Data shown:
════════════════════
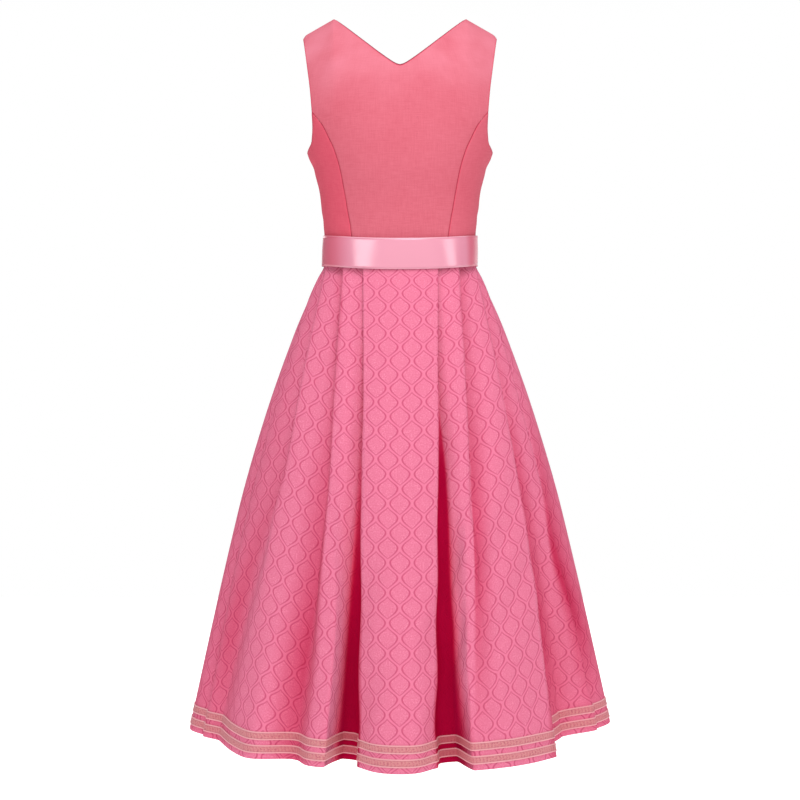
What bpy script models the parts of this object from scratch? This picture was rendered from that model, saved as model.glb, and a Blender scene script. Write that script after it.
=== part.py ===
"""A sleeveless dirndl, filled out as if worn: bodice panels, ribbon belt, pleated skirt and hem trims.

Metres, +Z up. The origin is where the shoulders carry the dress: the height of its neck points, midway
between them. The back faces -Y and X runs across it. A "turn" is the angle round the body in degrees:
0 at the centre back, 90 at the side seam on +X, 180 at the centre front.
"""

import math

import bmesh
import bpy
import numpy as np

SEAM_GAP = 0.0003
BODICE_WALL = 0.0014
SKIRT_WALL = 0.0013
RIBBON_WALL = 0.0011
TRIM_WALL = 0.0011

# The bodice: half widths across and depths fore and aft, and the lines that its panels are cut to.
ROUNDNESS = 2.2  # exponent of the body's oval sections, 2 for an ellipse
BODY_WIDTH = {
    "z": (-0.400, -0.344, -0.305, -0.279, -0.2535, -0.2406, -0.2276, -0.218, -0.196, -0.170, -0.120, 0.0),
    "half": (0.1222, 0.1227, 0.1272, 0.1304, 0.1369, 0.1401, 0.1466, 0.150, 0.158, 0.172, 0.183, 0.190),
}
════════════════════
What you are asked to do: What you return should be the lines from the start of the data through the line with "and hem trims.", quoted exactly and nothing more.

Result:
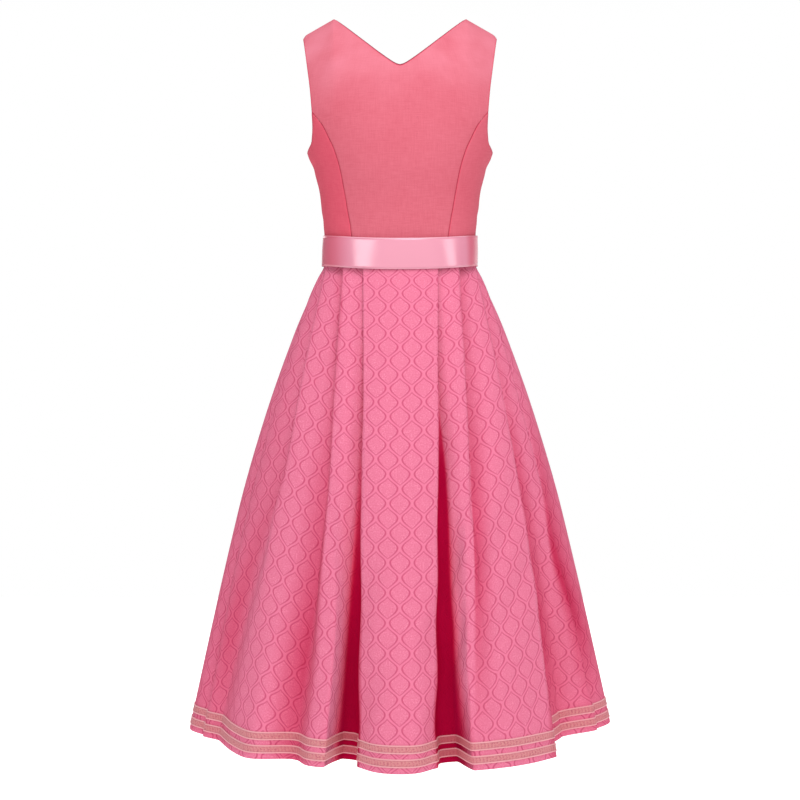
What bpy script models the parts of this object from scratch? This picture was rendered from that model, saved as model.glb, and a Blender scene script. Write that script after it.
=== part.py ===
"""A sleeveless dirndl, filled out as if worn: bodice panels, ribbon belt, pleated skirt and hem trims.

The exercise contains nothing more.